As a precondition to filing a Title VII claim in federal court, a plaintiff must first file a timely charge of discrimination with the EEOC or equivalent state or local agency. See Staten v. Patrolmen’s Benevolent Ass’n of City of New York, Inc., 736 F. App’x 17, 18 (2d Cir. 2018); Holtz v. Rockefeller & Co., 258 F. 3d 62, 82–83 (2d Cir. 2001). In order to satisfy this exhaustion requirement, however, it is not enough for a plaintiff to simply file a charge of discrimination or retaliation with the EEOC. Instead, a plaintiff may “typically may raise in a district court complaint only those claims that either were included in or are reasonably related to the allegations contained in her EEOC charge.” Staten, 736 F. App’x at 18 (emphasis added); see also Littlejohn v. City of New York, 795 F.3d 297, 323 (2d Cir. 2015). Courts consider three categories of claims to be reasonably related: (i) claims based on conduct that “would fall within the scope of the EEOC investigation which can reasonably be expected to grow out of the charge that was made”; (ii) claims alleging retaliation arising from the filing of an EEOC charge; and (iii) claims alleging “further incidents of discrimination carried out in precisely the same manner as alleged in the EEOC charge.” Williams v. New York City Hous. Auth., 458 F.3d 67, 70 and n.1 (2d Cir. 2006). To determine whether claims properly “fall within the scope” of the EEOC investigation, “the focus should be on the factual allegations made in the [EEOC] charge itself,” Deravin v. Kerik, 335 F.3d 195, 201 (2d Cir. 2003) (internal quotation marks and citation omitted), and “whether the complaint filed with the EEOC gave that agency adequate notice to investigate discrimination on both bases.” Williams, 458 at 70 (internal quotation marks and citation omitted).
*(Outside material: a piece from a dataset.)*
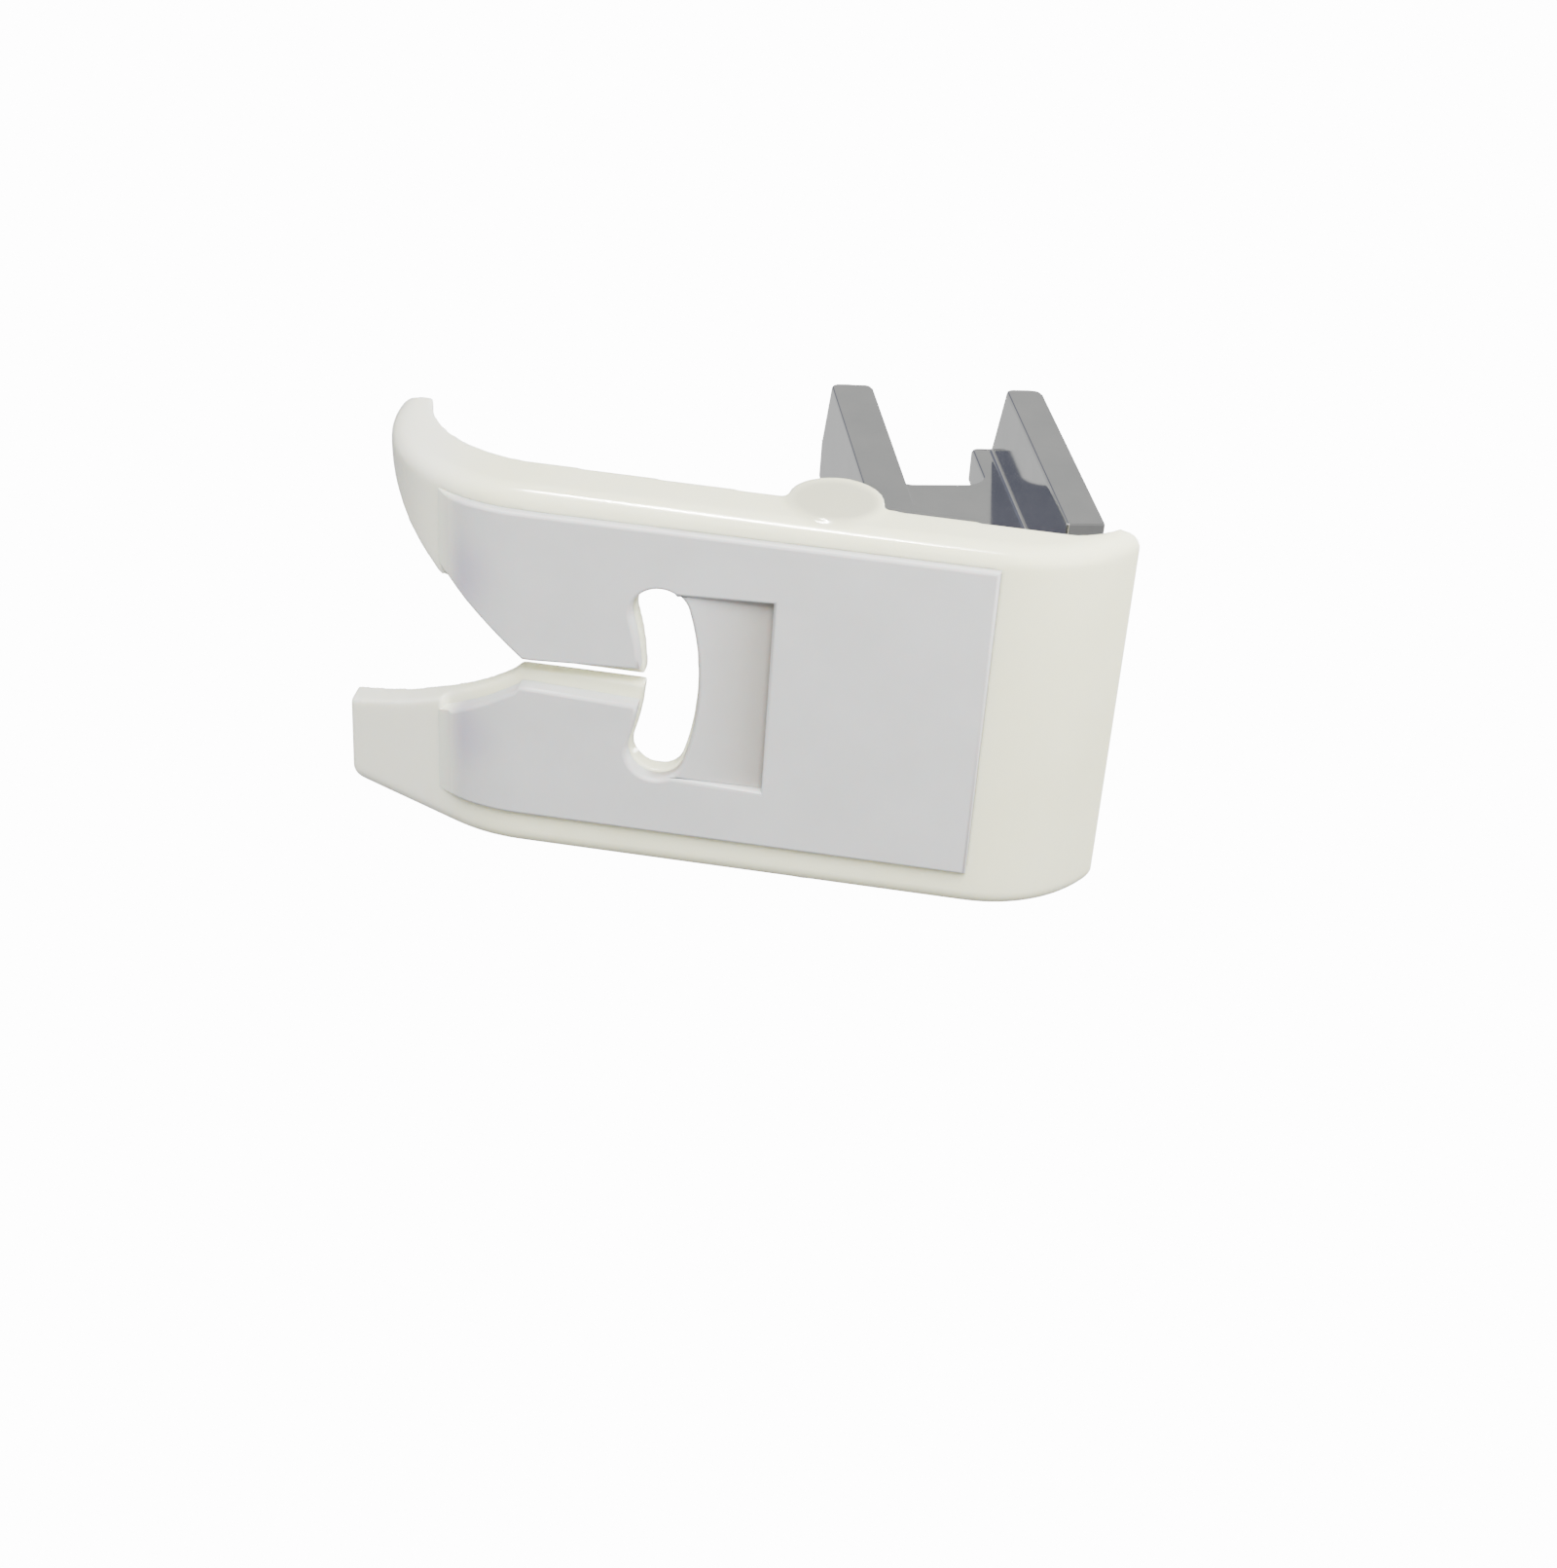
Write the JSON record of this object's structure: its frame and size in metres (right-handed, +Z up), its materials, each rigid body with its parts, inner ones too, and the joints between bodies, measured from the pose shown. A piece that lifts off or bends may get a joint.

Here, to the extent Plaintiff attempts to bring a sex discrimination claim under Title VII in this action, that claim fails because she failed to assert any sex discrimination claim (or sex-discrimination allegations) in her EEOC Charge. See Compl. at 27. Specifically, in the “Discrimination Based On” section of her EEOC Charge, Plaintiff only checked off the boxes for age discrimination and retaliation. See Compl. at 27. Moreover, she failed to assert a single allegation pertaining to her sex or any other category protected under Title VII in the EEOC Charge. See Compl. at 27. All allegations in the EEOC Charge relate exclusively to age. Accordingly, any Title VII sex-based discrimination claim that Plaintiff may attempt to assert in this lawsuit is not “included in or reasonably related to the allegations contained in her EEOC charge,” and therefore Plaintiff has failed to exhaust her administrative remedies with respect to any Title VII claims, to the extent one could be construed to be plead in the Complaint. Staten, 736 F. App’x at 18; see e.g., Acheampong v. N.Y. City Health & Hosps. Corp., No. 11-9205 (LTS), 2015 WL 1333242, *10 (S.D.N.Y. Mar. 25, 2015) (dismissing plaintiff’s race, color, national origin and age discrimination claims for failure to exhaust administrative remedies because they were not reasonably related to the disability claims asserted in his EEOC charge); Pollard v. New York City Health & Hosps. Corp., No. 13-cv-4759 (ER), 2016 WL 5108127, at *5 (S.D.N.Y. Sept. 20, 2016) (dismissing plaintiff’s race, color, and national origin discrimination claims for failure to exhaust administrative remedies because they were not reasonably related to the gender claims asserted in her EEOC charge); Peterson v. Ins. Co. of N. Am., 884 F. Supp. 107, 109 (S.D.N.Y. 1995) (“[C]laims based on a wholly different type of discrimination” are barred from review.).
The court thus concluded that because plaintiff failed to exhaust her administrative remedies with respect to her unspecified Title VII claim, this claim is dismissed.